On 2011-01-15 18:59:27 -0500, Andrei Alexandrescu
<[email protected]> said:
I'm unclear on where this is converging to. At this point the
commitment of the language and its standard library to (a) UTF aray
representation and (b) code points conceptualization is quite strong.
Changing that would be quite difficult and disruptive, and the benefits
are virtually nonexistent for most of D's user base.
There's still a disagreement about whether a string or a code unit
array should be the default string representation, and whether
iterating on a code unit array should give you code unit or grapheme
elements. Of those who who participated in the discussion, I don't
think anyone is disputing the idea that a grapheme element is better
than a dchar element for iterating over a string.
It may be more realistic to consider using what we have as back-end for
grapheme-oriented processing.
For example:
struct Grapheme(Char) if (isSomeChar!Char)
{
private const Char[] rep;
...
}
auto byGrapheme(S)(S s) if (isSomeString!S)
{
...
}
string s = "Hello";
foreach (g; byGrapheme(s)
{
...
}
No doubt it's easier to implement it that way.
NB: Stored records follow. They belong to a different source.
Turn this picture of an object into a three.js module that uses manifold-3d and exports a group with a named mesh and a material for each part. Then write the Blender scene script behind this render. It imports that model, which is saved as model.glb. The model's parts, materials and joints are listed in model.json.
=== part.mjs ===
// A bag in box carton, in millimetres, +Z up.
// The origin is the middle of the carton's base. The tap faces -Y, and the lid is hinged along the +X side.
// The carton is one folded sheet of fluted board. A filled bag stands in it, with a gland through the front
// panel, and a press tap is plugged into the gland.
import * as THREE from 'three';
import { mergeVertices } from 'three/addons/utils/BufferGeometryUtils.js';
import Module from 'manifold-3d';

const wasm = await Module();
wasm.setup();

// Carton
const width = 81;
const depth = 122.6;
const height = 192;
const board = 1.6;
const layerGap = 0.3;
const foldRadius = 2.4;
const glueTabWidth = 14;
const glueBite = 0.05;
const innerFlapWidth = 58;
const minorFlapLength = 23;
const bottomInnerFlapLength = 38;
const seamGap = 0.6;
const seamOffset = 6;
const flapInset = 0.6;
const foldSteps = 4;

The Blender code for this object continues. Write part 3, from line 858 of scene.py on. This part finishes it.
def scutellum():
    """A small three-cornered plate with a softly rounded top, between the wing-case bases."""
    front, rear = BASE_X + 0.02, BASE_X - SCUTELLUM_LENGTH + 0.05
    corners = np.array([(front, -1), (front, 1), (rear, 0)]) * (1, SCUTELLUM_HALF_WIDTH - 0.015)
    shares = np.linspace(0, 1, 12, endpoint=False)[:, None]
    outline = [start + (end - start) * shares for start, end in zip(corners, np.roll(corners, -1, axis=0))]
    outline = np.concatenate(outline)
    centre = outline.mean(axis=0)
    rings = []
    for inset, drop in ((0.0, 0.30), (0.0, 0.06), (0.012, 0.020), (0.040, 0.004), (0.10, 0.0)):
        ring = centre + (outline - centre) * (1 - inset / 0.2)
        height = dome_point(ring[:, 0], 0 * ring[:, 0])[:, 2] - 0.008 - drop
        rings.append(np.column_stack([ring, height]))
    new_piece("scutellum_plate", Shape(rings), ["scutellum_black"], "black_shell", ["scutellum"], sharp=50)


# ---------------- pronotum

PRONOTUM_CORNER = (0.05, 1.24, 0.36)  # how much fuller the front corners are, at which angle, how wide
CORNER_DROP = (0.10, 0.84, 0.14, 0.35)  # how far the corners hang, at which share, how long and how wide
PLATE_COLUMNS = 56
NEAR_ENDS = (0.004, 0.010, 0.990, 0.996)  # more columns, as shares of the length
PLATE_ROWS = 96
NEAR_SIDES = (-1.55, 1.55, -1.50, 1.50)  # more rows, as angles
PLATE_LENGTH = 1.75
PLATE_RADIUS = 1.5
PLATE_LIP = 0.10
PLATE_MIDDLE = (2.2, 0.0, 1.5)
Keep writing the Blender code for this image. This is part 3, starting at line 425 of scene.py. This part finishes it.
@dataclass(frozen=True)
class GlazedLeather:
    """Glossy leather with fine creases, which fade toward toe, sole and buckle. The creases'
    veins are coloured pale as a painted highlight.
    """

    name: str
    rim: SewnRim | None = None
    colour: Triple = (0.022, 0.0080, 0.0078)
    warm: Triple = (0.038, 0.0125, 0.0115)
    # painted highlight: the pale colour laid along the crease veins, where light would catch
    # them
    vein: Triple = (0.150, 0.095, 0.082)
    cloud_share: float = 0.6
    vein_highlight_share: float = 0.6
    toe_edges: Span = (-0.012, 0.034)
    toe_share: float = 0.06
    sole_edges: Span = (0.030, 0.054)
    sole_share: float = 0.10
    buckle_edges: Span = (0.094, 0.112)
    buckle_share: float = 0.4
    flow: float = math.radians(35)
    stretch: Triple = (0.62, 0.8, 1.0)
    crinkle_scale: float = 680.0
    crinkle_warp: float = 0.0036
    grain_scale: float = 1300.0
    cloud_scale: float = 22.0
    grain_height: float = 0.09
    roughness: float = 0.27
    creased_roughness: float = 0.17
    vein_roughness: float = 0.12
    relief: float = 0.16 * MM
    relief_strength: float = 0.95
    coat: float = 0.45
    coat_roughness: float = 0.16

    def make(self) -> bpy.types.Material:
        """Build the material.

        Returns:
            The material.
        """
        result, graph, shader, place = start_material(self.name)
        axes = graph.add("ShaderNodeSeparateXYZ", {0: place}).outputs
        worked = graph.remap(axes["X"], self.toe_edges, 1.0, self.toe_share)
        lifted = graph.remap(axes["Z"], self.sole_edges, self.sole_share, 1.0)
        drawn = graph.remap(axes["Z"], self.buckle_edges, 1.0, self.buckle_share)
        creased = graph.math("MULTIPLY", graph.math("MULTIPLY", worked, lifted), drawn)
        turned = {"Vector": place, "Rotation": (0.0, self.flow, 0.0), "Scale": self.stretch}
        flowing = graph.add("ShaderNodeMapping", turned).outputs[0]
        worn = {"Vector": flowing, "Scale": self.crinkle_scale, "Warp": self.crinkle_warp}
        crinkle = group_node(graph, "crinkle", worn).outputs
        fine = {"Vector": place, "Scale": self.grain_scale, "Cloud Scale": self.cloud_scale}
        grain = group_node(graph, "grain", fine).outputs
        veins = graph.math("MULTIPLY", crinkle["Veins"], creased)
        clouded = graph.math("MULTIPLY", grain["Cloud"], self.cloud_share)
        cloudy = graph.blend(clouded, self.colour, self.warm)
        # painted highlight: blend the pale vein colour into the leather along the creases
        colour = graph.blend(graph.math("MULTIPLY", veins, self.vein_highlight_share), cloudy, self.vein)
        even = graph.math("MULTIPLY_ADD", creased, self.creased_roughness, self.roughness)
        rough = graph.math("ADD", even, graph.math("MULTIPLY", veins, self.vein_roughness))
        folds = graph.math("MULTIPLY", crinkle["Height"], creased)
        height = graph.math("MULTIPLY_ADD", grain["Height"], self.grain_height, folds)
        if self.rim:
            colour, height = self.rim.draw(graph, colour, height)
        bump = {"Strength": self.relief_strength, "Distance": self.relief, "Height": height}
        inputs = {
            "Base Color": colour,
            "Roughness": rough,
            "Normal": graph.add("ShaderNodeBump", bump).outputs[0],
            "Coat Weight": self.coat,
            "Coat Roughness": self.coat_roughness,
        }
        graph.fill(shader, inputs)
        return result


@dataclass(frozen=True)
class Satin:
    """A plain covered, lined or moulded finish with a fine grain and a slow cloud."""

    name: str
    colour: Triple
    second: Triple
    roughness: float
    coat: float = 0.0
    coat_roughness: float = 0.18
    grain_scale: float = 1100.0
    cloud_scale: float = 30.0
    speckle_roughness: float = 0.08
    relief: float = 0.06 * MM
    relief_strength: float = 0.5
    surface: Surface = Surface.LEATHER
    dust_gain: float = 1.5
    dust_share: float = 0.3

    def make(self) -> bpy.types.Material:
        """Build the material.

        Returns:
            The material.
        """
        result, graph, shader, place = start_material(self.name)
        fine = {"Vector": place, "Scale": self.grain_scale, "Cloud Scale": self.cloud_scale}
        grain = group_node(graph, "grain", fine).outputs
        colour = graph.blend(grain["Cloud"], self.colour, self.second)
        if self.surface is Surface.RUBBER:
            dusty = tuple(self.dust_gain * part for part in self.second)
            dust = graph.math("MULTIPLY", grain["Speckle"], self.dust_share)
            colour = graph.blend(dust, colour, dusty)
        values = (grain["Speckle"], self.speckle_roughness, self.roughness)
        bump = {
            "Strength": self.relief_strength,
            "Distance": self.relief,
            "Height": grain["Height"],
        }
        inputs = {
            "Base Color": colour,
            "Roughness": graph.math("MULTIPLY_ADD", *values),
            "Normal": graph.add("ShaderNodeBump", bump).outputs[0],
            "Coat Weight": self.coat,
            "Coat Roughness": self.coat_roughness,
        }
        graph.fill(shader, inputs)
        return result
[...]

The problem is that in
most cases it won't be used. How many people really know what is a
grapheme? Of those, how many will forget to use byGrapheme at one time
or another? And so in most programs string manipulation will misbehave
in the presence of combining characters or unnormalized strings.
If you want to help D programmers write correct code when it comes to
Unicode manipulation, you need to help them iterate on real characters
(graphemes), and you need the algorithms to apply to real characters
(graphemes), not the approximation of a Unicode character that is a
code point.
--
Michel Fortin
[email protected]
http://michelf.com/